Like me, Soraya finds solace in nature.  Initially, this manifested in a love of the bush, and creatures of all kinds, however as she has grown older it has morphed into a love of the vast ocean and the sense of freedom that comes with sailing on a tall ship.  

As a member of the volunteer crew on Leeuwin II,  she deeply appreciates the return to basics that sailing offers.  The ship goes nowhere unless the crew and trainees physically work together as a team to drive it.  While at sea, modern life is distant, computers and phones are replaced by a simple routine of physical work, food and sleep.  

She loves seeing the positive influence sail training has on the lives of kids, many of them troubled, who board the ship to undertake a voyage.  Extremely grateful to have found a niche where she can be authentic and valued, there is a recognition that a trip on the Leeuwin II can change a young trainee's life in a valuable enduring way, something she is proud to be part of.

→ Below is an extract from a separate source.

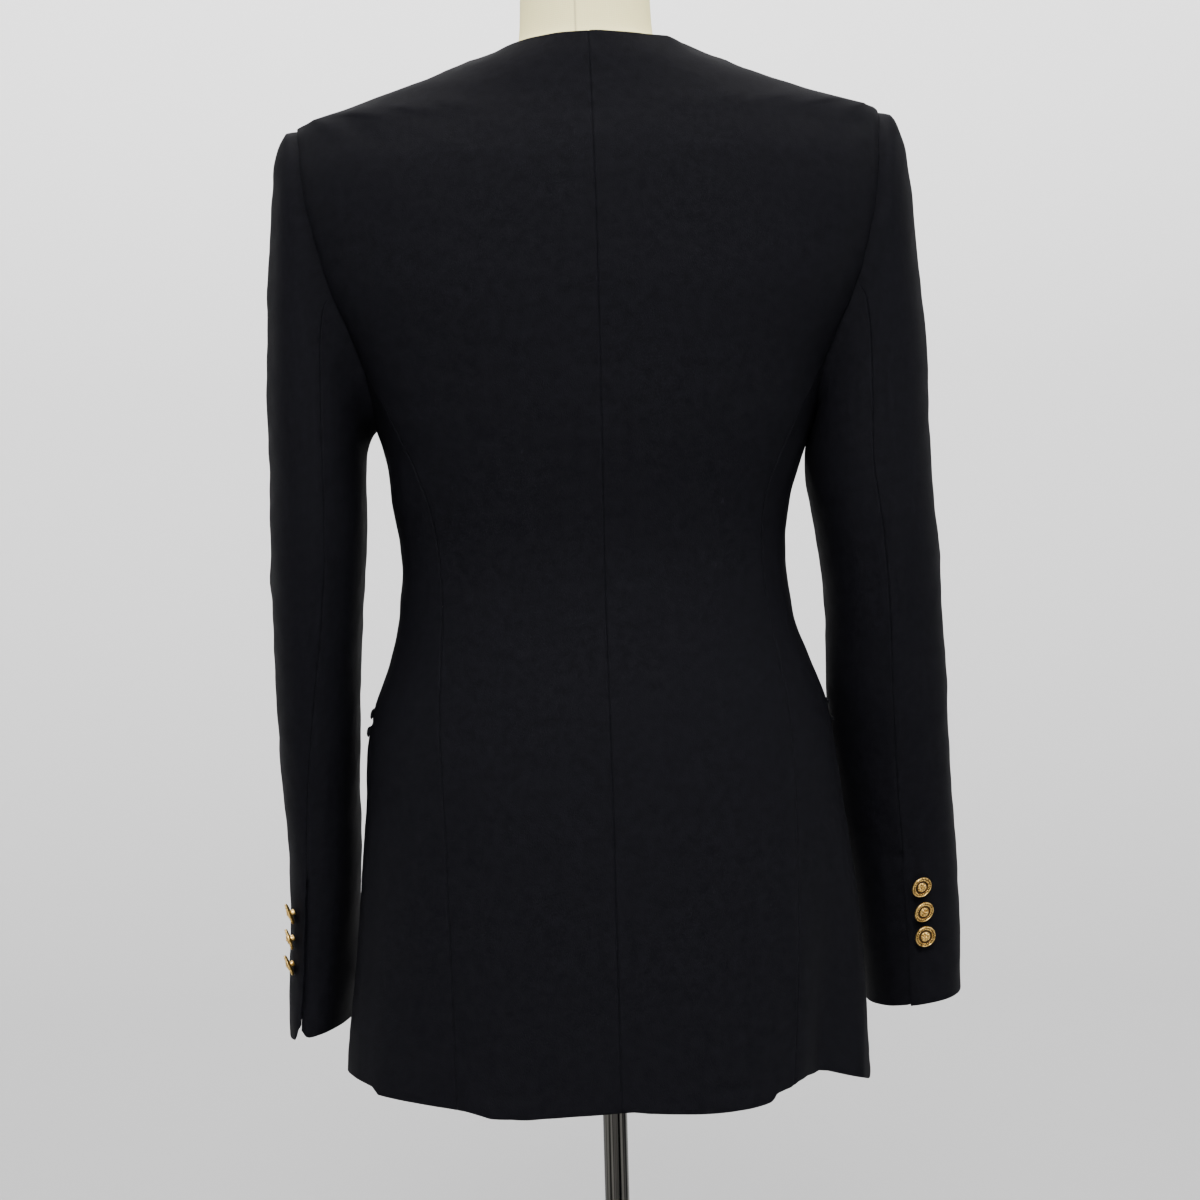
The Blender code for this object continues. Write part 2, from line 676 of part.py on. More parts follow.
def add_sleeve(side, arms, material, collection):
    """A two-piece sleeve: the upper piece outside, the under piece against the body."""
    label = "left" if side > 0 else "right"
    loop = armhole_loop(side)
    back_rows = [row.height for row in BODY_SECTIONS if JOIN_HEIGHT <= row.height < SHOULDER_TIP]
    seam_back = len(back_rows) - 2          # two rows above the side-back seam
    seam_front = len(loop) - len(back_rows)     # level with the side-front seam
    upper, under = loop_shares(loop, seam_back, seam_front)
    drop = CUFF_DROP[label]

    def upper_turns(arm):
        return arm.back_seam + UNDER_SLEEVE_SPREAD - 360.0, arm.back_seam

    def under_turns(arm):
        return arm.back_seam, arm.back_seam + UNDER_SLEEVE_SPREAD

    for part, shares, turns in (("upper", upper, upper_turns), ("under", under, under_turns)):
        rows = sleeve_rows(side, arms, shares, turns, drop)
        draw_in_edges(rows, SLEEVE_SEAM_GAP, first_row=True)
        if side > 0:
            rows = rows[::-1]
        sleeve = add_panel(f"sleeve_{label}_{part}", rows, SLEEVE_CLOTH, material, collection)
        if part == "upper":
            upper_sleeve = sleeve
    return upper_sleeve


# ----------------------------------------------------------------------------------------
# Pockets and buttons
# ----------------------------------------------------------------------------------------

def add_pocket_lip(side, part, middle, material, collection):
    """One lip of a jetted pocket, a strip that follows the panel just outside it."""
    first = POCKET_START_TURN if side > 0 else 180.0 - POCKET_START_TURN
    section = section_at(middle)
    turn, length = first, 0.0
    while length < POCKET_LENGTH:
        length += (oval_point(section, turn - side) - oval_point(section, turn)).length
        turn -= side
    turns = even_turns(middle, first, turn, LIP_COLUMNS)
    stand_off = SEAT_GAP + LIP_THICKNESS
    rows = []
    for height in (middle - LIP_WIDTH / 2, middle + LIP_WIDTH / 2):
        row = []
        for t in turns:
            lap = lap_lift(body_point(height, t).x) if side < 0 else 0.0
            row.append(body_point(height, t) + body_normal(height, t) * (stand_off + lap))
        rows.append(row if side < 0 else row[::-1])
    name = f"welt_{'left' if side > 0 else 'right'}_{part}"
    return add_panel(name, rows, LIP_THICKNESS, material, collection)


def button_profile(radius):
    """Half of a button's section, top to bottom: boss, channel, rim, back and shank."""
    return [(radius * row.share, row.height) for row in BUTTON_PROFILE]


def add_button(name, radius, panel, place, outwards, material, collection):
    """Seat a button on a panel's outer face, at the place below or above it."""
    faces = BVHTree.FromPolygons([v.co for v in panel.data.vertices],
                                 [face.vertices for face in panel.data.polygons])
    seat, facing, _, _ = faces.ray_cast(place + outwards * BUTTON_SEARCH, -outwards)
    button = add_turned(name, button_profile(radius), BUTTON_STEPS, material, collection)
    button.rotation_euler = facing.to_track_quat("Z", "Y").to_euler()
    button.location = seat + facing * SEAT_GAP
    return button


def sleeve_surface(side, arms, height, turn):
    """A point of the sleeve's outer face and the direction it faces."""
    arm = Arm(height, *[interpolated(arms[::-1], "height", name, height)
                        for name in Arm._fields[1:]])
    point = arm_point(arm, side, turn(arm))
    ahead = arm_point(arm, side, turn(arm) + 1.0)
    outwards = (ahead - point).cross(Vector((0, 0, 1))).normalized() * side
    return point, outwards


def add_cuff_buttons(side, arms, sleeve, material, collection):
    label = "left" if side > 0 else "right"
    for number, height in enumerate(CUFF_BUTTON_HEIGHTS[label], start=1):
        def turn(arm):
            around = math.hypot(arm.half_width * math.sin(math.radians(arm.back_seam)),
                                arm.half_depth * math.cos(math.radians(arm.back_seam)))
            return arm.back_seam - math.degrees(CUFF_BUTTON_INSET[label] / around)

        place, outwards = sleeve_surface(side, arms, height, turn)
        add_button(f"cuff_button_{label}_{number}", CUFF_BUTTON_RADIUS, sleeve, place, outwards,
                   material, collection)


def add_front_buttons(front, material, collection):
    for number, height in enumerate(FRONT_BUTTON_HEIGHTS, start=1):
        add_button(f"front_button_{number}", FRONT_BUTTON_RADIUS, front,
                   body_point(height, 270.0), body_normal(height, 270.0), material, collection)


# ----------------------------------------------------------------------------------------
# Dress form and stand
# ----------------------------------------------------------------------------------------

def add_form_torso(material, collection):
    """The padded torso: the cloth's own form drawn in, closed flat below, with a neck above."""
    heights = [FORM_BOTTOM] + [row.height for row in BODY_SECTIONS if row.height > FORM_BOTTOM]
    rings = []
    for height in heights:
        turns = even_turns(height, 0.0, 180.0, FORM_COLUMNS // 2)[:-1] \
            + even_turns(height, 180.0, 360.0, FORM_COLUMNS // 2)[:-1]
        depth = interpolated(FORM_DEPTHS, "height", "depth", height)
        ring = []
        for turn in turns:
            inwards = -body_normal(height, turn) * depth
            if height == FORM_BOTTOM:
                inwards.z = 0.0
            ring.append(oval_point(section_at(height), turn) + inwards)
        rings.append(ring)
    for neck in NECK_RINGS:
        section = Section(neck.height, neck.half_width, neck.half_width, neck.back, neck.front, 2.0)
        rings.append([oval_point(section, 360.0 * i / FORM_COLUMNS)
                      for i in range(FORM_COLUMNS)])
    return add_closed_rings("form_torso", rings, material, collection)


def add_stand(cap_material, metal, collection):
    """The neck's cap, the pole and the round weighted base."""
    neck = NECK_RINGS[-1].half_width
    low = NECK_TOP + SEAT_GAP
    add_turned("form_cap", [
        (0.0, low + CAP_HEIGHT), (neck * 0.75, low + CAP_HEIGHT * 0.85),
        (neck, low + CAP_HEIGHT * 0.35), (neck, low), (0.0, low),
    ], CAP_STEPS, cap_material, collection)
    top = FORM_BOTTOM - SEAT_GAP
    add_turned("pole", [
        (0.0, top), (FLANGE_RADIUS, top), (FLANGE_RADIUS, top - FLANGE_THICKNESS),
        (POLE_RADIUS * 1.25, top - FLANGE_THICKNESS * 1.25), (POLE_RADIUS, top - FLANGE_NECK),
        (POLE_RADIUS, HUB_TOP + SEAT_GAP), (0.0, HUB_TOP + SEAT_GAP),
    ], POLE_STEPS, metal, collection)
    add_turned("base", [
        (0.0, HUB_TOP), (HUB_RADIUS * 0.8, HUB_TOP), (HUB_RADIUS, HUB_TOP * 0.9),
        (HUB_RADIUS * 1.15, HUB_FOOT), (BASE_RADIUS * 0.55, BASE_CROWN),
        (BASE_RADIUS * 0.96, BASE_EDGE), (BASE_RADIUS, BASE_EDGE * 0.6), (BASE_RADIUS, 0.0),
        (0.0, 0.0),
    ], BASE_STEPS, metal, collection)


# ----------------------------------------------------------------------------------------
# The whole object
# ----------------------------------------------------------------------------------------

def main():
    for obj in list(bpy.data.objects):
        bpy.data.objects.remove(obj, do_unlink=True)
    collection = bpy.data.collections.new(COLLECTION)
    bpy.context.scene.collection.children.link(collection)

    crepe = new_material("black crepe", (0.011, 0.011, 0.013), 0.85)
    gold = new_material("antique gold", (0.62, 0.43, 0.19), 0.35, 1.0)
    linen = new_material("cream linen", (0.76, 0.71, 0.55), 0.9)
    wood = new_material("pale cap", (0.70, 0.64, 0.50), 0.6)
    chrome = new_material("chrome", (0.80, 0.80, 0.82), 0.12, 1.0)

    for side, arms in ((1, LEFT_ARM), (-1, RIGHT_ARM)):
        add_back(side, crepe, collection)
        add_side(side, crepe, collection)
        front = add_front(side, crepe, collection)
        sleeve = add_sleeve(side, arms, crepe, collection)
        for part, shift in (("upper", 0.5), ("lower", -0.5)):
            add_pocket_lip(side, part, POCKET_HEIGHT + shift * LIP_SPACING, crepe, collection)
        add_cuff_buttons(side, arms, sleeve, gold, collection)
    add_front_buttons(front, gold, collection)
    add_form_torso(linen, collection)
    add_stand(wood, chrome, collection)


main()
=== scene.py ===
import math

import bmesh
import bpy
import numpy as np
from mathutils import Matrix, Vector


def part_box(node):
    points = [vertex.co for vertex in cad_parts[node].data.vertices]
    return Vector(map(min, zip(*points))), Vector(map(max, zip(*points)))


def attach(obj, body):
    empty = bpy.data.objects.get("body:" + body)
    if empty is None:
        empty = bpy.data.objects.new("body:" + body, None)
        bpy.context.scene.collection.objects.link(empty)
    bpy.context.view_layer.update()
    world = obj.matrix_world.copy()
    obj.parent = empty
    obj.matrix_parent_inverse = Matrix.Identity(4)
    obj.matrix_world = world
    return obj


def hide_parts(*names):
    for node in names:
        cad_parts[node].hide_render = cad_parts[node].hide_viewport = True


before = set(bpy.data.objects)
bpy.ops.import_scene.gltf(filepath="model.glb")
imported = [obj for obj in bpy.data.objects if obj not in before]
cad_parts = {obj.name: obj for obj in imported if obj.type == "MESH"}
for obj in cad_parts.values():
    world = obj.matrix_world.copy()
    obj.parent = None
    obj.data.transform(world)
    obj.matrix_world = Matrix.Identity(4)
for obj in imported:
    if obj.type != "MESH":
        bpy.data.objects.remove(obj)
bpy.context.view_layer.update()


# ---- Camera ----------------------------------------------------------------------------
# It stands level with the jacket's waist, behind it and a little to its left, 1.45 m from
# the pole, and leans slightly to one side.
EYE = Vector((0.0557, 1.4489, 0.748))
EYE_TURN = math.radians(2.2)
EYE_LEAN = math.radians(1.56)
LENS, SENSOR = 63.0, 36.0
EYE_SHIFT = -1 / 1200

eye_back = Vector((math.sin(EYE_TURN), math.cos(EYE_TURN), 0.0))
eye_side = Vector((-math.cos(EYE_TURN), math.sin(EYE_TURN), 0.0))
eye_up = Vector((0.0, 0.0, 1.0))
bpy.ops.object.camera_add()
camera = bpy.context.object
camera.name = "camera"
camera.data.lens, camera.data.sensor_width = LENS, SENSOR
camera.data.shift_x = EYE_SHIFT
view_side = eye_side * math.cos(EYE_LEAN) - eye_up * math.sin(EYE_LEAN)
view_up = eye_side * math.sin(EYE_LEAN) + eye_up * math.cos(EYE_LEAN)
aimed = Matrix((view_side, view_up, eye_back)).transposed().to_4x4()
camera.matrix_world = Matrix.Translation(EYE) @ aimed
bpy.context.scene.camera = camera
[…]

I have friends with very young children and in recent weeks the topic of how to bring kids up in our complex modern world has arisen several times.  Clearly, there is no right answer to this question, every child, every parent and every family is different, yet, there is one thing I believe everyone needs..............it is a connection back to reality, to the very fundamentals.  To expose children to the basics that underpin life, to show them the beauty, the diversity, the complexity, the impermanence and interconnectivity that drive the show, is to give them a mechanism with which to make sense of the world.  It is a foundation that holds true regardless and intrinsically teaches responsibility and consequence.  It is a pathway to stability and a tool growing minds can use to navigate life and develop their own unique response to the difficulties and choices that will invariably come, despite all our efforts as parents to protect them.  Above all, an awareness of basic reality is an invitation to take part, to mindfully join the song, to change the tune with thoughts, feelings, actions and choices and thus, influence our own future and that of life itself.